- American release poster
- German: Rasputins Liebesabenteuer
- Directed by: Martin Berger [de]
- Written by: Dosio Koffler
- Produced by: Martin Berger
- Starring: Nikolai Malikoff; Diana Karenne; Erwin Kalser;
- Cinematography: László Schäffer
- Music by: Pasquale Perris
- Production company: Martin Berger Film
- Distributed by: Mondial-Film
- Release date: 26 September 1928;
- Running time: 60 minutes
- Country: Germany
- Languages: Silent German intertitles

= Rasputin, the Holy Sinner =

1928 film

Rasputin, the Holy Sinner (German: Rasputins Liebesabenteuer) is a 1928 German silent film directed by Martin Berger and starring Nikolai Malikoff, Diana Karenne and Erwin Kalser.
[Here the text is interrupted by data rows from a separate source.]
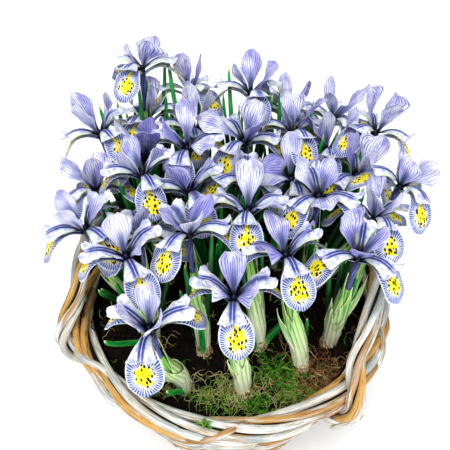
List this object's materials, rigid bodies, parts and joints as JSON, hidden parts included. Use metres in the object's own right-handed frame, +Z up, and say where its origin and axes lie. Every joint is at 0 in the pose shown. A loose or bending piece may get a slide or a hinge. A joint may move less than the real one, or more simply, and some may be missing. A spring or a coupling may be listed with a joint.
{
  "type": "planted basket of dwarf irises",
  "caption": "Round whitewashed willow basket with two ear handles and a dark liner, planted with pale blue dwarf netted irises in full flower, with yellow signals and dark veins on the falls.",
  "frame": {"origin": "middle of the flat underside of the basket", "axes": "+Z up, -Y the front with bare soil and moss inside the rim, +X to the right, where the near foot of the right handle is in front"},
  "size_m": [0.2773, 0.2891, 0.2791],
  "materials": {
    "willow": "whitewashed and worn, with tan bark showing",
    "liner": "crumpled dark film",
    "soil": "crumbly and damp, with moss",
    "greens": "fresh leaf, cream at the sheaths",
    "petals": "soft and slightly translucent, with dark veins and yellow signals"
  },
  "bodies": {
    "root": {"basket_base": "willow", "basket_wall": "willow", "basket_rim": "willow", "handle_right": "willow", "handle_left": "willow", "liner": "liner", "soil": "soil", "shoots_1": "greens", "shoots_2": "greens", "shoots_3": "greens", "shoots_4": "greens", "shoots_5": "greens", "shoots_6": "greens", "shoots_7": "greens", "shoots_8": "greens", "shoots_9": "greens", "shoots_10": "greens", "shoots_11": "greens", "shoots_12": "greens", "shoots_13": "greens", "shoots_14": "greens", "shoots_15": "greens", "shoots_16": "greens", "shoots_17": "greens", "flower_1": "petals", "flower_2": "petals", "flower_3": "petals", "flower_4": "petals", "flower_5": "petals", "flower_6": "petals", "flower_7": "petals", "flower_8": "petals", "flower_9": "petals", "flower_10": "petals", "flower_11": "petals", "flower_12": "petals", "flower_13": "petals", "flower_14": "petals", "flower_15": "petals", "flower_16": "petals", "flower_17": "petals", "flower_18": "petals", "flower_19": "petals", "flower_20": "petals", "flower_21": "petals", "flower_22": "petals", "flower_23": "petals", "flower_24": "petals", "flower_25": "petals", "flower_26": "petals", "flower_27": "petals", "flower_28": "petals", "flower_29": "petals", "flower_30": "petals", "flower_31": "petals", "flower_32": "petals"}
  },
  "joints": []
}
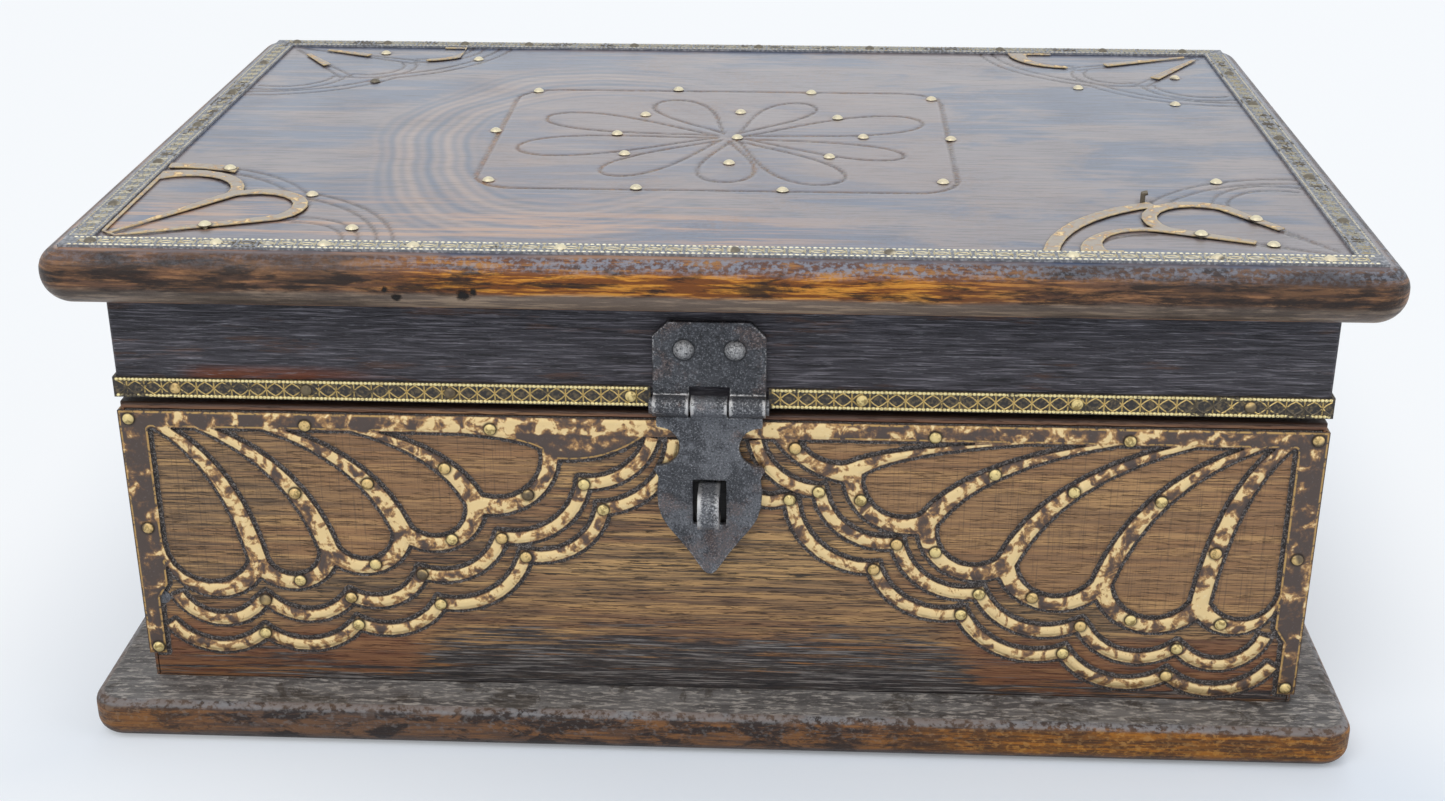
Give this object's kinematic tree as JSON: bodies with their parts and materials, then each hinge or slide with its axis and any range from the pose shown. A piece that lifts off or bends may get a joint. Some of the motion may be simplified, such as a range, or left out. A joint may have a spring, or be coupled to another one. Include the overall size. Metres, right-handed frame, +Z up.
{
  "type": "jewelry box",
  "caption": "Wooden jewelry box with a hinged overhanging lid, moulded base, pierced brass corner fans held by pins, and an iron hasp that drops over a staple.",
  "frame": {"origin": "middle of the base board's underside", "axes": "+X to the box's right seen from the front, +Y to the back, +Z up"},
  "size_m": [0.256, 0.174, 0.1074],
  "materials": {
    "base_wood": "worn orange-brown wood, darker on the edge",
    "wall_wood": "oiled mid-brown hardwood with fine dark grain, stained",
    "rail_wood": "very dark brown wood with fine open grain",
    "lid_wood": "dark grey-brown wood, old semi-gloss varnish",
    "fan_brass": "worn sheet brass with brown patina",
    "lid_brass": "dark patinated sheet brass, bright on its raised lines",
    "rim_brass": "embossed brass band, dark in its hollows",
    "pin_brass": "domed brass pin heads, rubbed bright",
    "hasp_iron": "dark blue-grey wrought iron, lighter on its worn edges",
    "hinge_iron": "dark wrought iron",
    "rivet_iron": "rubbed iron heads",
    "nail_iron": "iron nails driven in the wood"
  },
  "bodies": {
    "box": {"base_board": "base_wood", "front_wall": "wall_wood", "back_wall": "wall_wood", "left_wall": "wall_wood", "right_wall": "wall_wood", "base_nails": "nail_iron", "wall_nails": "nail_iron", "left_fan": "fan_brass", "left_inner_band": "fan_brass", "left_outer_band": "fan_brass", "right_fan": "fan_brass", "right_inner_band": "fan_brass", "right_outer_band": "fan_brass", "fan_pins": "pin_brass", "staple": "hasp_iron", "left_hinge_box_leaf": "hinge_iron", "right_hinge_box_leaf": "hinge_iron", "left_hinge_pin": "hinge_iron", "right_hinge_pin": "hinge_iron", "hinge_box_nails": "rivet_iron"},
    "lid": {"lid_board": "lid_wood", "lid_front_rail": "rail_wood", "lid_back_rail": "rail_wood", "lid_left_rail": "rail_wood", "lid_right_rail": "rail_wood", "rail_nails": "nail_iron", "lid_strip_front": "lid_brass", "lid_strip_back": "lid_brass", "lid_strip_left": "lid_brass", "lid_strip_right": "lid_brass", "lid_fan_front_left": "lid_brass", "lid_fan_front_right": "lid_brass", "lid_fan_back_left": "lid_brass", "lid_fan_back_right": "lid_brass", "lid_pins": "pin_brass", "medallion_pins": "pin_brass", "rim_band_left": "rim_brass", "rim_band_right": "rim_brass", "rim_band_pins": "pin_brass", "hasp_plate": "hasp_iron", "hasp_rivets": "rivet_iron", "hasp_pin": "hasp_iron", "left_hinge_lid_leaf": "hinge_iron", "right_hinge_lid_leaf": "hinge_iron", "hinge_lid_nails": "rivet_iron"},
    "hasp_flap": {"hasp_flap": "hasp_iron"}
  },
  "joints": [
    {"name": "lid_hinge", "type": "hinge", "parent": "box", "child": "lid", "pos_m": [0, 0.0785, 0.0715], "axis": [-1, 0, 0], "range_deg": [0, 165]},
    {"name": "hasp_hinge", "type": "hinge", "parent": "lid", "child": "hasp_flap", "pos_m": [-0.0012, -0.0785, 0.0736], "axis": [-1, 0, 0], "range_deg": [0, 160]}
  ]
}
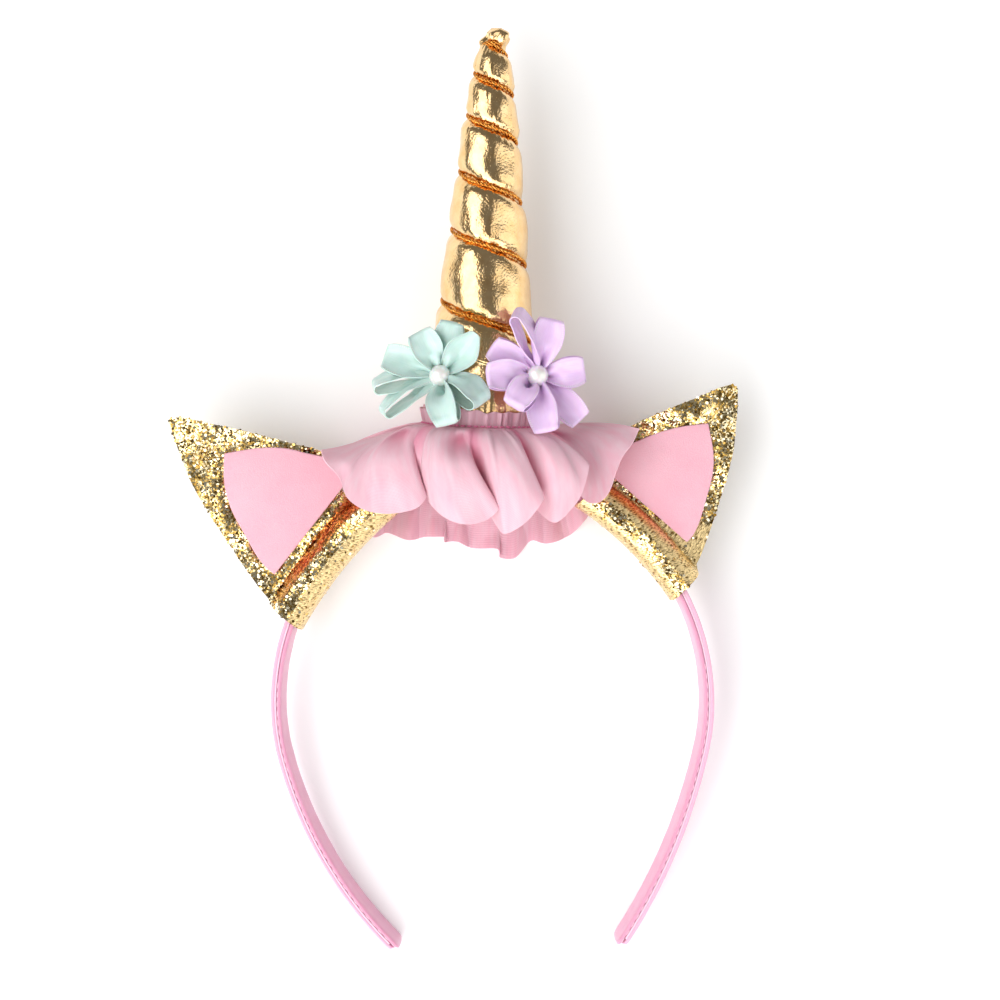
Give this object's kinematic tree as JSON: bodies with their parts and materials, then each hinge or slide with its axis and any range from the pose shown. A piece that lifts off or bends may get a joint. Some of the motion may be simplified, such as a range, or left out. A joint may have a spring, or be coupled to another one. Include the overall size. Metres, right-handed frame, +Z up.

The film was also released as Rasputin, the Holy Devil and Rasputin's Amorous Adventures. Director Berger made Rasputin into a sympathetic peasant character who was "exploited by the boorish and overly pampered bourgeoisie".

The film was one of Berger's biggest productions according to its budget and boasted a distinguished cast, including Alfred Abel and Max Schreck. Russian-born actor Nikolai Malikoff received glowing reviews for his portrayal of Rasputin, although his film career petered out soon after due to the advent of sound. (This film is sometimes confused with a 1928 German-Russian film called Rasputin (1928 film).)

==Plot==
A simple Russian peasant named Gregori Rasputin seems able to perform miracles and soon comes to the attention of the Tsar and Tsarina of the Russian royal family who elevate him to the rank of spiritual advisor. Rasputin's control over them grows, and members of the hierarchy fear he is trying to increase his own political power. They develop a plot to assassinate Rasputin.